All of the material below is to be repeated exactly.

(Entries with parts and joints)
◇ ◇ ◇ ◇
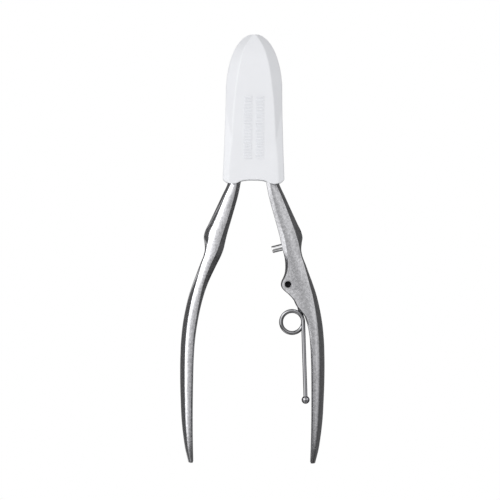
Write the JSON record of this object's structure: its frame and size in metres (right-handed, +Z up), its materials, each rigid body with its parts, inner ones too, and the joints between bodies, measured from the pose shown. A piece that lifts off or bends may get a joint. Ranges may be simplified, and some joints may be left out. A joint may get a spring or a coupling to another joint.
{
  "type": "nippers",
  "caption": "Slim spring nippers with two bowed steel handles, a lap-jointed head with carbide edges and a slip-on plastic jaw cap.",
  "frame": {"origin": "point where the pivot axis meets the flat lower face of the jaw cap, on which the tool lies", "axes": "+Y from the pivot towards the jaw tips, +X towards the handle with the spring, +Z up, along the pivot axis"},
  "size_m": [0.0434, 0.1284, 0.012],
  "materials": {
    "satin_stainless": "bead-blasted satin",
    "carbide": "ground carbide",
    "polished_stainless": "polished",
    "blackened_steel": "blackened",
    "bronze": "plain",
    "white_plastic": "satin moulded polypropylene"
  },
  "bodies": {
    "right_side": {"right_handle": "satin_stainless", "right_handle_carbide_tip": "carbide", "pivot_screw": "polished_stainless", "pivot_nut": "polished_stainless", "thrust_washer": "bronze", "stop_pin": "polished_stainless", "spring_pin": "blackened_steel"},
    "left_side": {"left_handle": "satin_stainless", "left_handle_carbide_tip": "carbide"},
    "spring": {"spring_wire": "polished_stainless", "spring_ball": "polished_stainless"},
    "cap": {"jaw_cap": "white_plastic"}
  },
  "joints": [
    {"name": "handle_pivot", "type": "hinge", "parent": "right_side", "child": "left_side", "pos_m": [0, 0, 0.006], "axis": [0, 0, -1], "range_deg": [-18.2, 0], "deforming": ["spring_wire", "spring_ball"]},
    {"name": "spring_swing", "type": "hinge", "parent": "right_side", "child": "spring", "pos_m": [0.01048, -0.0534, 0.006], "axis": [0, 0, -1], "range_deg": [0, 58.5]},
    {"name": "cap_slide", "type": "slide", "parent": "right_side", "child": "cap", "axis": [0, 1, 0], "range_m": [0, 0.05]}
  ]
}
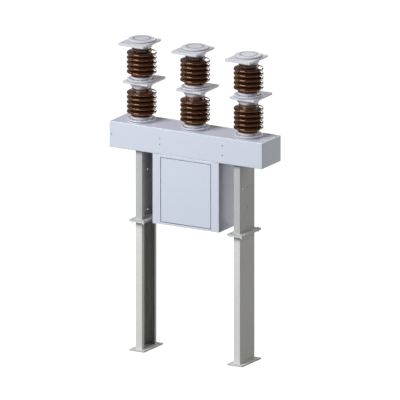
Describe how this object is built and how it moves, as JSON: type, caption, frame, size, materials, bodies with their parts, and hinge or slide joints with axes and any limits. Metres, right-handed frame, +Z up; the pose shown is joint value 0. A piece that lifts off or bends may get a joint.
◇ ◇ ◇ ◇
[Task solution]
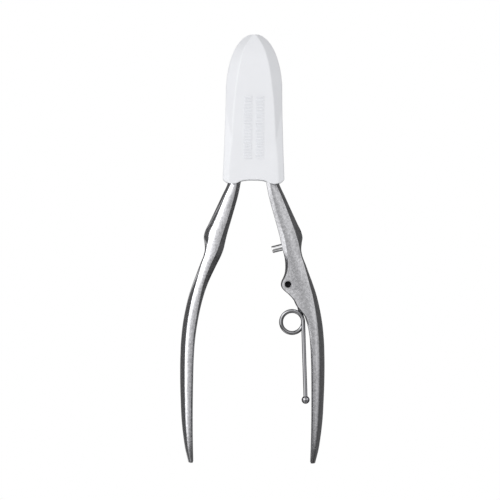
Write the JSON record of this object's structure: its frame and size in metres (right-handed, +Z up), its materials, each rigid body with its parts, inner ones too, and the joints between bodies, measured from the pose shown. A piece that lifts off or bends may get a joint. Ranges may be simplified, and some joints may be left out. A joint may get a spring or a coupling to another joint.
{
  "type": "nippers",
  "caption": "Slim spring nippers with two bowed steel handles, a lap-jointed head with carbide edges and a slip-on plastic jaw cap.",
  "frame": {"origin": "point where the pivot axis meets the flat lower face of the jaw cap, on which the tool lies", "axes": "+Y from the pivot towards the jaw tips, +X towards the handle with the spring, +Z up, along the pivot axis"},
  "size_m": [0.0434, 0.1284, 0.012],
  "materials": {
    "satin_stainless": "bead-blasted satin",
    "carbide": "ground carbide",
    "polished_stainless": "polished",
    "blackened_steel": "blackened",
    "bronze": "plain",
    "white_plastic": "satin moulded polypropylene"
  },
  "bodies": {
    "right_side": {"right_handle": "satin_stainless", "right_handle_carbide_tip": "carbide", "pivot_screw": "polished_stainless", "pivot_nut": "polished_stainless", "thrust_washer": "bronze", "stop_pin": "polished_stainless", "spring_pin": "blackened_steel"},
    "left_side": {"left_handle": "satin_stainless", "left_handle_carbide_tip": "carbide"},
    "spring": {"spring_wire": "polished_stainless", "spring_ball": "polished_stainless"},
    "cap": {"jaw_cap": "white_plastic"}
  },
  "joints": [
    {"name": "handle_pivot", "type": "hinge", "parent": "right_side", "child": "left_side", "pos_m": [0, 0, 0.006], "axis": [0, 0, -1], "range_deg": [-18.2, 0], "deforming": ["spring_wire", "spring_ball"]},
    {"name": "spring_swing", "type": "hinge", "parent": "right_side", "child": "spring", "pos_m": [0.01048, -0.0534, 0.006], "axis": [0, 0, -1], "range_deg": [0, 58.5]},
    {"name": "cap_slide", "type": "slide", "parent": "right_side", "child": "cap", "axis": [0, 1, 0], "range_m": [0, 0.05]}
  ]
}
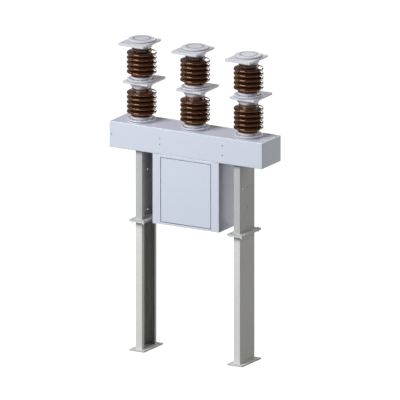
Describe how this object is built and how it moves, as JSON: type, caption, frame, size, materials, bodies with their parts, and hinge or slide joints with axes and any limits. Metres, right-handed frame, +Z up; the pose shown is joint value 0. A piece that lifts off or bends may get a joint.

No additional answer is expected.